Abusive Practices and Anti-Competitive Conduct

Section 4 prohibits abuse of dominance, which includes: imposing unfair or discriminatory prices or conditions, limiting production or markets to the prejudice of consumers, applying dissimilar conditions to equivalent transactions with different trading parties, making supply of products conditional on acceptance of unrelated conditions, and predatory practices. Predatory pricing involves pricing below average variable cost to eliminate rivals. Exclusive dealing, where a dominant supplier requires customers to deal exclusively, constitutes abuse if it forecloses market access to competitors. Refusal to deal with competitors, particularly in essential facility contexts, is abusive. Vertical integration combined with discriminatory treatment of downstream competitors can be abusive. Bundling or tying products where customers purchasing one product are forced to buy another from the dominant firm is prohibited. Exploitative abuses directly harm consumer welfare through excessive pricing or inferior service. Exclusionary abuses harm competitors and indirectly consumers by reducing competitive choice. The CCI evaluates whether conduct produces business justification or efficiency gains offsetting anti-competitive effects. Reasonable business conduct, cost-justified pricing, and legitimate profit protection are defenses.
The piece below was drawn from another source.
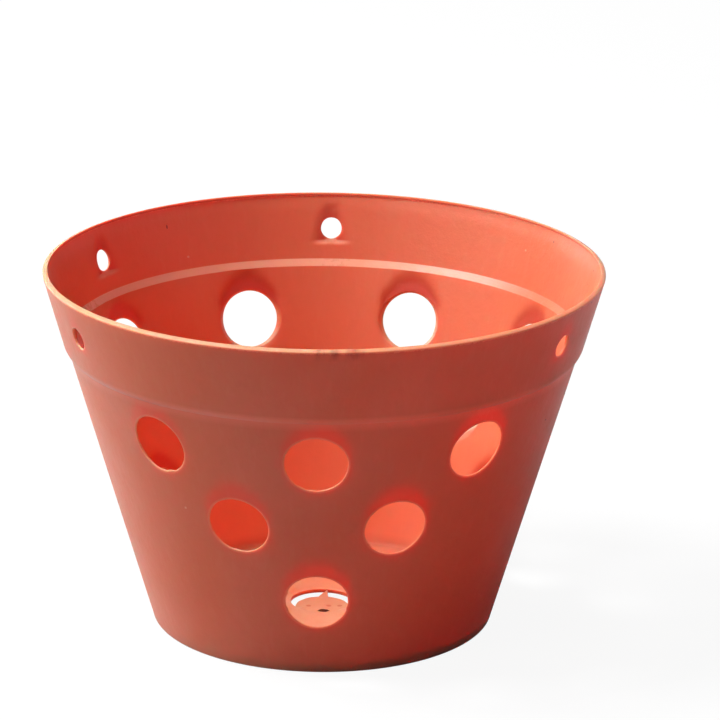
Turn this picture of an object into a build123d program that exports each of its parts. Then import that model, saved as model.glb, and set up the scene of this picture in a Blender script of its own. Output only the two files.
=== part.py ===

However, dominant firms cannot pursue business strategies ordinary firms could lawfully pursue.

Landmark CCI Enforcement Actions and Google's Case

The CCI has pursued numerous Section 4 cases against dominant enterprises. A landmark case involved Google, where the CCI found Google in dominant position in the search market and in Android app distribution. The CCI determined that Google abused dominance by leveraging search dominance to promote Google services, bundling Google services with Android to exclude competitors, and implementing policies preventing original equipment manufacturers from offering competing services. The CCI imposed substantial penalties exceeding INR 2000 crore and directed remedial measures. The case established that leveraging dominance from one market to another constitutes abuse. Similar patterns have been found in cases involving cement manufacturers engaging in collective exclusive dealing, tobacco companies engaging in predatory pricing, and telecom operators imposing exclusionary conditions. In the cement sector, the CCI examined pricing coordination and abusive exclusive agreements with distributors. These cases demonstrate that the CCI actively enforces Section 4 across sectors, not merely technology or services. Dominant enterprises in infrastructure (telecom, electricity), commodities (cement, steel), and professional services also face scrutiny. Courts have generally upheld CCI's dominance findings while occasionally mitigating penalty severity when aggravating circumstances are absent.

Penalties and Compliance Obligations for Dominant Firms

Penalties under Section 4 can reach 10% of average revenue (worldwide for three preceding years) if the CCI finds an infringement. In absolute terms, this can translate to hundreds of crores of rupees for large multinationals. Penalties are calculated considering factors including duration of abuse, geographic scope, market size, and proportionality. Repeat infringements attract penalties at the higher end or additional monetary sanctions. Beyond fines, the CCI orders cessation of abusive conduct and may require affirmative remedies. In Google's case, remedies included requirements to provide equal treatment to competitors, allow uninstallation of pre-loaded apps, and separate bundling of Google services. Dominant firms must develop compliance programs ensuring that pricing decisions, distribution agreements, and product development policies do not violate Section 4. Competition law expertise should be integrated into board-level decision-making, procurement, and strategy formulation. Compliance documentation demonstrating legitimate business rationale for potentially controversial decisions protects firms during CCI investigations. Regular competition law audits identifying dominance risk areas enable proactive remediation. Enterprises should assess whether their pricing strategies, exclusive relationships, or integration strategies conflict with Section 4 and develop defensible justifications before implementation.

Practical Takeaways

Dominant enterprises must navigate Section 4 thoughtfully. Key practical steps include: assess whether your enterprise holds dominant position in relevant product and geographic markets through market share analysis and competitive benchmarking; identify potentially abusive practices including pricing policies, exclusive dealing terms, and product bundling decisions; seek competition law advice before implementing significant commercial strategies that could trigger dominance concerns; maintain documented business rationale for commercial decisions demonstrating efficiency justifications or legitimate profit protection; establish internal compliance frameworks requiring competition law review of pricing, distributor agreements, and vertical integration arrangements; train sales, marketing, and legal teams on Section 4 implications; avoid predatory pricing, exclusive dealing with material market foreclosure effects, and refusal to deal without commercial justification; and monitor CCI enforcement trends to understand evolving abuse standards. Dominant position itself is not unlawful, and dominant firms can compete vigorously. However, the law imposes a higher bar for conduct that ordinary firms could pursue consequence-free. Organizations that understand Section 4 constraints and build defensible business practices can maintain market leadership while avoiding anti-competitive law liability.